> Exercise requirements: Extract each line containing the string "with".

Object modeling scripts:
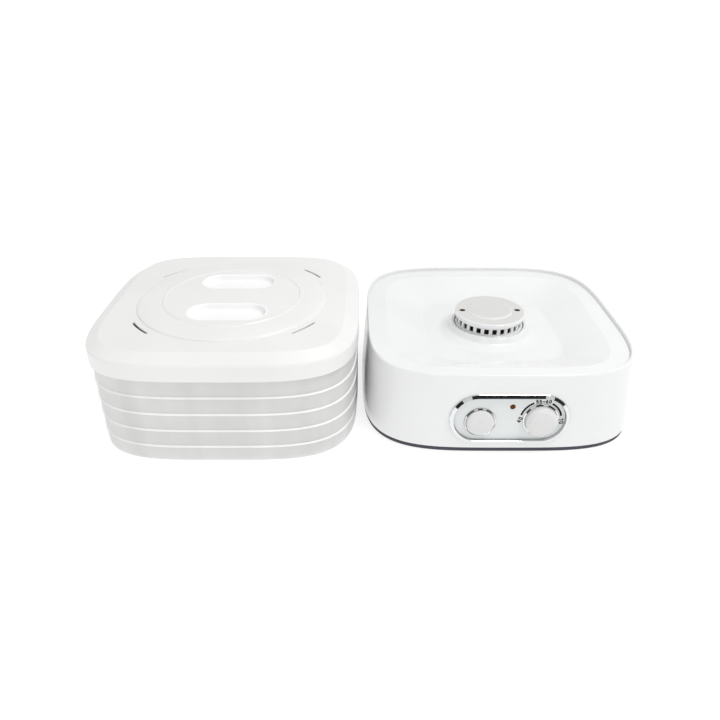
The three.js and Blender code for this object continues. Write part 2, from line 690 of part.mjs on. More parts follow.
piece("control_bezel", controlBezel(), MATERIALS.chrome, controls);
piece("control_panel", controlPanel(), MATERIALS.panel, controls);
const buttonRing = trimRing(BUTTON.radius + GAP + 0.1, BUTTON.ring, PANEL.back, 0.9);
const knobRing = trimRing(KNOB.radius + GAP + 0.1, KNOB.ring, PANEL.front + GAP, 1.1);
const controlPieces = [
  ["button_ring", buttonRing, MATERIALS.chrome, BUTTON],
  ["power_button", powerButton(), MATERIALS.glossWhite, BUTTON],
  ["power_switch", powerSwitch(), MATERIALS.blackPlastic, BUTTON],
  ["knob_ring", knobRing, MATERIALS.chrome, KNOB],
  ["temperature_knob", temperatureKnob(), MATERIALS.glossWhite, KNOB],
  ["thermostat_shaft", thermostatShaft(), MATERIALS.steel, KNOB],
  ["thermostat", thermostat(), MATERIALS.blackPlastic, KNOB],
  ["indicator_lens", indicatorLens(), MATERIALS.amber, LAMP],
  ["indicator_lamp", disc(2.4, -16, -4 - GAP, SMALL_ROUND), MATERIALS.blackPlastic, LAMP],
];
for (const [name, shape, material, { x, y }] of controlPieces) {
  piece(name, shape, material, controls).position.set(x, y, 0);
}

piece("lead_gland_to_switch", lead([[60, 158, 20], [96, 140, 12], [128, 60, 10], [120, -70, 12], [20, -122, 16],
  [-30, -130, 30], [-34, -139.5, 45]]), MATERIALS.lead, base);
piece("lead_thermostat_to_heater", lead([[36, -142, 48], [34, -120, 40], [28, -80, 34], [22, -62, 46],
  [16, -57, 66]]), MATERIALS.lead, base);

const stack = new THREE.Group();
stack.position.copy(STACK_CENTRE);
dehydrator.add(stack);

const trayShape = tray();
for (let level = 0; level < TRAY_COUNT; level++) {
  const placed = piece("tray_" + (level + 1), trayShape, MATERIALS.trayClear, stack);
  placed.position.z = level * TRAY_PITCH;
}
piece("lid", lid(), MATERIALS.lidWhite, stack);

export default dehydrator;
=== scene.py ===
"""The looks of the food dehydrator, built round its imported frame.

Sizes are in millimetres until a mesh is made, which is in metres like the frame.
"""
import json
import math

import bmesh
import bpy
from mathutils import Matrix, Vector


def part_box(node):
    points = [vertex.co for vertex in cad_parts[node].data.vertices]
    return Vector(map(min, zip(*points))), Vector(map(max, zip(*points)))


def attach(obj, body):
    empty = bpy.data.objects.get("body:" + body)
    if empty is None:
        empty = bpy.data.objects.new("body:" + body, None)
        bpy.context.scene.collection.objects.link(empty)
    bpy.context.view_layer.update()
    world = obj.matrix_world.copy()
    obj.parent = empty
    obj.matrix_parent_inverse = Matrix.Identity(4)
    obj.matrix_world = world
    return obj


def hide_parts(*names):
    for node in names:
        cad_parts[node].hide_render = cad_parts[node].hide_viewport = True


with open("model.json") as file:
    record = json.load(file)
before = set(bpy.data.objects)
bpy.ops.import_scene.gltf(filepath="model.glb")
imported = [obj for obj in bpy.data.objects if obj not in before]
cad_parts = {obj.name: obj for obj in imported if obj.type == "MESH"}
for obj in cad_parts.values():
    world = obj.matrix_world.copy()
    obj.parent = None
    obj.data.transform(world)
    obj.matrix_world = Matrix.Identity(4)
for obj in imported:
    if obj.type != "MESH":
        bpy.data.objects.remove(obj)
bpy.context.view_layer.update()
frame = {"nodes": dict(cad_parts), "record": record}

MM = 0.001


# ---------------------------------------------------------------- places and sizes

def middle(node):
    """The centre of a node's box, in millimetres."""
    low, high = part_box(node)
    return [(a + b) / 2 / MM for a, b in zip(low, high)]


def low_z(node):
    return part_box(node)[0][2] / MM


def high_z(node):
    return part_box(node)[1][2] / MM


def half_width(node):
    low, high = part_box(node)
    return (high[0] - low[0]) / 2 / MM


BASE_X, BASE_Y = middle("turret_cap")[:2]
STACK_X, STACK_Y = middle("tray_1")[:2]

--

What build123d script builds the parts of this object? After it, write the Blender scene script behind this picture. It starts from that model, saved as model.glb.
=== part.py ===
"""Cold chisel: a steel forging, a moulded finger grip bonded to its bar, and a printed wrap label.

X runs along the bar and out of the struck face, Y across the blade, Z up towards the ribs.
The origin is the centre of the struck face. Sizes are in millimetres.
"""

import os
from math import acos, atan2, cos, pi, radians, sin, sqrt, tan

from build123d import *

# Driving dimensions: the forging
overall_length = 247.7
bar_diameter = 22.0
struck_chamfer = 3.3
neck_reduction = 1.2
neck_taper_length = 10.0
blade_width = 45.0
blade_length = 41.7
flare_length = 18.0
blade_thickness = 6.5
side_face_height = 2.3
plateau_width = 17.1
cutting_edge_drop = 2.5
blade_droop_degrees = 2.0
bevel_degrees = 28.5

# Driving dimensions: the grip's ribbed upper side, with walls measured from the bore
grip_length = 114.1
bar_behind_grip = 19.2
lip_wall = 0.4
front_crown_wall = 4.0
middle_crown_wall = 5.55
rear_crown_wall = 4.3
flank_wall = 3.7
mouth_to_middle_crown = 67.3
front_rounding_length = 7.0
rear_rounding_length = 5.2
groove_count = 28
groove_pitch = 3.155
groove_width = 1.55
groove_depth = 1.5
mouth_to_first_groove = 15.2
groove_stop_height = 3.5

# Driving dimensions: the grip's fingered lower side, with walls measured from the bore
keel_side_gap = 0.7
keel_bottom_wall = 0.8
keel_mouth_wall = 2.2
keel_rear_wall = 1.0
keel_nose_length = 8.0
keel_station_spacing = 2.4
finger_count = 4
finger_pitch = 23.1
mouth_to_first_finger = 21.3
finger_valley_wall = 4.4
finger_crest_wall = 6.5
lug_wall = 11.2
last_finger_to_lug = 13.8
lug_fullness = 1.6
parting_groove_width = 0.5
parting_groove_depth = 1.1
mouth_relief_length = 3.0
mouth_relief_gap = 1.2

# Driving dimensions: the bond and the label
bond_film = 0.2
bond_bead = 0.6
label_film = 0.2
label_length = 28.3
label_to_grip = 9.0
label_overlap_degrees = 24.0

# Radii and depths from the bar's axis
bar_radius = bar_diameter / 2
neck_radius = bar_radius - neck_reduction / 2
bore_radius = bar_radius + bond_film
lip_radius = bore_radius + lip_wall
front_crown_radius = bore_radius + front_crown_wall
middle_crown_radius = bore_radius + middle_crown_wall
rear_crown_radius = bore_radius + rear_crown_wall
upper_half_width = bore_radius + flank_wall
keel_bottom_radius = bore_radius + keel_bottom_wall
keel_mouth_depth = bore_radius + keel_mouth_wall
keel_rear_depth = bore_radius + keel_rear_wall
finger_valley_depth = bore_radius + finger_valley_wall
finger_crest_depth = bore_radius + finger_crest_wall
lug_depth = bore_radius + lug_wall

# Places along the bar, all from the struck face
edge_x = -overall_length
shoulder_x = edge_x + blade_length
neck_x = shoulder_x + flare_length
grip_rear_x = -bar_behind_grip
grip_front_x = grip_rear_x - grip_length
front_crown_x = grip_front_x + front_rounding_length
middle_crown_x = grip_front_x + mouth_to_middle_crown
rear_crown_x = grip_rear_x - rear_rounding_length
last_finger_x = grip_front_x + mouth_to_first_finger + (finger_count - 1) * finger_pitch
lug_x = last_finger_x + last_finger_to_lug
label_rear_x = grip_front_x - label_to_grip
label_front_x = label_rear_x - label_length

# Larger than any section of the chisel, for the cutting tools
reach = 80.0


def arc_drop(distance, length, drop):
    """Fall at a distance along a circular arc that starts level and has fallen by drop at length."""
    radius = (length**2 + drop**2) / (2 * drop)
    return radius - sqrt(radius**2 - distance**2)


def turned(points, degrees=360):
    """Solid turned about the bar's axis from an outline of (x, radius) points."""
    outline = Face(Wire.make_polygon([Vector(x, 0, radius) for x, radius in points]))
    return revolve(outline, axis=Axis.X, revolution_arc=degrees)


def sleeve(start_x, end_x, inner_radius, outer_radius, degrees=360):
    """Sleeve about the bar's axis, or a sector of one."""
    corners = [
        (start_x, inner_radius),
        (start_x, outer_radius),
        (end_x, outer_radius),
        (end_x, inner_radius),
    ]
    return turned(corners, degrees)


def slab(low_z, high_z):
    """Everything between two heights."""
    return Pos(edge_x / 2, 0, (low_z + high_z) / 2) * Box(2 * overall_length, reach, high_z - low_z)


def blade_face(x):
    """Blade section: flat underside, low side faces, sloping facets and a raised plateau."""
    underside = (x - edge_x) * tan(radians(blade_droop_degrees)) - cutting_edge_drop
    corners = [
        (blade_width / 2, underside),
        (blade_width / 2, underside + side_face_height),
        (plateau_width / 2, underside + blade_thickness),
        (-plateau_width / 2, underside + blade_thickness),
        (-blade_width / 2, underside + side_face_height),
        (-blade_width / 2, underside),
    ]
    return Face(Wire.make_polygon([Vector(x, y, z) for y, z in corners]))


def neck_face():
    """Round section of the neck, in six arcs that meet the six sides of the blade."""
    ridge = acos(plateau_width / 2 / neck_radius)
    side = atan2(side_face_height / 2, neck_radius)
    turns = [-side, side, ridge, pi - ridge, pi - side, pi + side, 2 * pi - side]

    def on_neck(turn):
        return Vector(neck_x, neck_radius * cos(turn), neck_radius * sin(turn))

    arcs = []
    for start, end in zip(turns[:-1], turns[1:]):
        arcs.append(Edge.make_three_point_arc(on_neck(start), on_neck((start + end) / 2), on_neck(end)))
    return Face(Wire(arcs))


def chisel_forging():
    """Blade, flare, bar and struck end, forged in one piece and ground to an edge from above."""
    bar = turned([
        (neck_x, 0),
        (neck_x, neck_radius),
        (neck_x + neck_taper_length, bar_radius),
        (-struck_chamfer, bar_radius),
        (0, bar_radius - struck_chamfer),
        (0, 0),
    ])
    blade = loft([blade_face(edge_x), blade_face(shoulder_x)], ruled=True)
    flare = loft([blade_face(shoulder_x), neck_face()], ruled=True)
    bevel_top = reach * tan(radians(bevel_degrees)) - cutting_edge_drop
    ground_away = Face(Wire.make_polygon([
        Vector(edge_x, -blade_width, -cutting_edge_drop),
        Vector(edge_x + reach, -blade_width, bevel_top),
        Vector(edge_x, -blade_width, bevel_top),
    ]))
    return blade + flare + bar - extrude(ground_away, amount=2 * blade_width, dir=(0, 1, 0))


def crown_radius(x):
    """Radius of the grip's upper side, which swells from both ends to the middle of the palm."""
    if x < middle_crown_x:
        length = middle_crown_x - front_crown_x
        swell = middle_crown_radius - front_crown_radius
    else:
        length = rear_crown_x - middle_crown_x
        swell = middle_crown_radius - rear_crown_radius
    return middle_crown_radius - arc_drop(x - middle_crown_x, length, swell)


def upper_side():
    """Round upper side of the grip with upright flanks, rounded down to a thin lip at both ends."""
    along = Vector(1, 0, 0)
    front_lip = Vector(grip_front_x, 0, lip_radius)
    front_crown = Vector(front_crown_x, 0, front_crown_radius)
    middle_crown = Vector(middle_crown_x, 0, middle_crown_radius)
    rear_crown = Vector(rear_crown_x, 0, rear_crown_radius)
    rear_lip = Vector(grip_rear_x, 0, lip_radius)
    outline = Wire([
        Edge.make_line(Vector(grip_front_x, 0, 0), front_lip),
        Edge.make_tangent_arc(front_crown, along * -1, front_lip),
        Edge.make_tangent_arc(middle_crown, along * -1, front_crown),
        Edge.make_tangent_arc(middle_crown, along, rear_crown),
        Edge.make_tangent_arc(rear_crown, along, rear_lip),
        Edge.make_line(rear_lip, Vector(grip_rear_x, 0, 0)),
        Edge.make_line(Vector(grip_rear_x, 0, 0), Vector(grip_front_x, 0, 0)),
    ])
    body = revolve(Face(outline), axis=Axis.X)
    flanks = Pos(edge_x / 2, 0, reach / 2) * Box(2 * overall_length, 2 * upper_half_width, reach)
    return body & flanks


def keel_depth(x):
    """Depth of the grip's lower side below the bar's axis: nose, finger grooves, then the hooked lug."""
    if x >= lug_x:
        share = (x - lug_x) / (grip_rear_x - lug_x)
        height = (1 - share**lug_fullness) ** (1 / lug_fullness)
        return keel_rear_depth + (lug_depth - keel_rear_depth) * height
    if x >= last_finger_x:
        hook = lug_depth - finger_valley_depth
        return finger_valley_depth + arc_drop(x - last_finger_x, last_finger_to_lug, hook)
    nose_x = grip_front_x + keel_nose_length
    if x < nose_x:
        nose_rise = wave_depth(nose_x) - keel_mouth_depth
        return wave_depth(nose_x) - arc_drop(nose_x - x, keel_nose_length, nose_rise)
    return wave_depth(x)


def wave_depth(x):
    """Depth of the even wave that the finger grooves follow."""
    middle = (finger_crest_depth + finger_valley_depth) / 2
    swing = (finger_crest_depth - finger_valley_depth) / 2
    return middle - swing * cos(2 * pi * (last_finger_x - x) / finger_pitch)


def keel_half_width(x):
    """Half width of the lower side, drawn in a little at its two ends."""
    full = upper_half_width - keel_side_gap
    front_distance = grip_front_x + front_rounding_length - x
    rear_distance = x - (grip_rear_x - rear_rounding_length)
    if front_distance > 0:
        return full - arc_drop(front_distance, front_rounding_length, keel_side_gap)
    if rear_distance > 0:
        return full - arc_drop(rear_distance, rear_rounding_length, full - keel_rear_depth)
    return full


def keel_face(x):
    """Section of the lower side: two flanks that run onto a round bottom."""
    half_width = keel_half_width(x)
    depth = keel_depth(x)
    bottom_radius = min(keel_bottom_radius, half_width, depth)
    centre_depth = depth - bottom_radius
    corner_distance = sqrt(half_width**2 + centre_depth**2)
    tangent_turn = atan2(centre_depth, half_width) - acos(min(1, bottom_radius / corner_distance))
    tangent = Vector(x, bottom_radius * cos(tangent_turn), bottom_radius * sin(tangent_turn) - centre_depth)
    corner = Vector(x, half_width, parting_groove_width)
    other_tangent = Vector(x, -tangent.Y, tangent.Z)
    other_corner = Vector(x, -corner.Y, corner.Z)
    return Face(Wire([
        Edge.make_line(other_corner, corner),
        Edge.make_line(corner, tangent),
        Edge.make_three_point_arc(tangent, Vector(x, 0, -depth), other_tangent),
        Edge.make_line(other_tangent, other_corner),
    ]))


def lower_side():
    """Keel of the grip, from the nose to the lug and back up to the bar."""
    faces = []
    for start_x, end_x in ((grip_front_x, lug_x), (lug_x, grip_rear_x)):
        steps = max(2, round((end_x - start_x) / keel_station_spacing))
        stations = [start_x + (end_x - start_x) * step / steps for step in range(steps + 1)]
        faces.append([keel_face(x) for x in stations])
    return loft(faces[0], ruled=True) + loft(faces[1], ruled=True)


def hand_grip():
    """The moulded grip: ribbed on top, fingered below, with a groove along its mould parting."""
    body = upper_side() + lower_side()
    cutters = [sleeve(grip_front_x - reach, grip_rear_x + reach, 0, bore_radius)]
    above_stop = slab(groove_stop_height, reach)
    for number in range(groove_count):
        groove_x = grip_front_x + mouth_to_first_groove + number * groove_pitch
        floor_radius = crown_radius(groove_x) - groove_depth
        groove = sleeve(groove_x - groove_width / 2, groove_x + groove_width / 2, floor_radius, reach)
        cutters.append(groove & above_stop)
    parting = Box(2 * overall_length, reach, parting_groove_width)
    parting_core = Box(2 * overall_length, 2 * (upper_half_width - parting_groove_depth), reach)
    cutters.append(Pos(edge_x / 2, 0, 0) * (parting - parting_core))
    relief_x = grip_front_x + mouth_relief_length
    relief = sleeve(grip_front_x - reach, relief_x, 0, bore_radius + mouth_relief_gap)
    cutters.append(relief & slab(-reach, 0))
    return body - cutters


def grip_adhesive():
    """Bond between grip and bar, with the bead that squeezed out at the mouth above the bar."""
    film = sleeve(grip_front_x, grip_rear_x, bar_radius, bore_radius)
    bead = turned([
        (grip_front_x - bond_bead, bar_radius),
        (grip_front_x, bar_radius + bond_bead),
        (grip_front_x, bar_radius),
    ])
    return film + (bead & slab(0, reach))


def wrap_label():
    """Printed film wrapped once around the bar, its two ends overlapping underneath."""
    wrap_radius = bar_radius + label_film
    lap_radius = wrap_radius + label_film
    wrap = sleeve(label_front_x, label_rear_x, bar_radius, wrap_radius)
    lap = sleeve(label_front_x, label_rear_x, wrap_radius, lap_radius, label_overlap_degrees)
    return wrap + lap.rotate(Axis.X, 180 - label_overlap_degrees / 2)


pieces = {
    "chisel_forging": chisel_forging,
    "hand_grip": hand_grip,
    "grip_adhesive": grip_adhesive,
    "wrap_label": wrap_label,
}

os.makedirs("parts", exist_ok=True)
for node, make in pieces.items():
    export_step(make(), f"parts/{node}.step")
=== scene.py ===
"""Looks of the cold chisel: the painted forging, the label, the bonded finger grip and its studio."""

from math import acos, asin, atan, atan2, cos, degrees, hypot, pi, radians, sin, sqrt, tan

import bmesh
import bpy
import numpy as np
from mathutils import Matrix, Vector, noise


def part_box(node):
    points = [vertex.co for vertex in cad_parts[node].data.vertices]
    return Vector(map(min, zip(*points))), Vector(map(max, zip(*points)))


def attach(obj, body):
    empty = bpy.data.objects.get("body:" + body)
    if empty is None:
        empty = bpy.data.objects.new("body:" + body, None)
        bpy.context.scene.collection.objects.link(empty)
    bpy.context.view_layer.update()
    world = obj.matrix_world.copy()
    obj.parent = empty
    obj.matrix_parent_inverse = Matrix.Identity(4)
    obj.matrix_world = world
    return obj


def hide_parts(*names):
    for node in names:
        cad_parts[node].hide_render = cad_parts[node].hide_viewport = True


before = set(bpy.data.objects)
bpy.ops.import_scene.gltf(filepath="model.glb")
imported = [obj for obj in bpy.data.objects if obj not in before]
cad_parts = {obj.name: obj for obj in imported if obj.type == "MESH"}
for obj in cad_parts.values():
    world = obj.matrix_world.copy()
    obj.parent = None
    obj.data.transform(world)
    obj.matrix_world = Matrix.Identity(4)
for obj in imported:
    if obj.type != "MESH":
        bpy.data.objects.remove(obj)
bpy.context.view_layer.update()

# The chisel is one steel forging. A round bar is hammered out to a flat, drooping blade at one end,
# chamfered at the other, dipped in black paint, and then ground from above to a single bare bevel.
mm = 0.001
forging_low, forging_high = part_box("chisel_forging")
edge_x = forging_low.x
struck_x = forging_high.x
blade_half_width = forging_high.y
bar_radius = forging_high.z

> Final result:
with open("model.json") as file:
# Driving dimensions: the grip's ribbed upper side, with walls measured from the bore
# Driving dimensions: the grip's fingered lower side, with walls measured from the bore
    """Round upper side of the grip with upright flanks, rounded down to a thin lip at both ends."""
    """The moulded grip: ribbed on top, fingered below, with a groove along its mould parting."""
    """Bond between grip and bar, with the bead that squeezed out at the mouth above the bar."""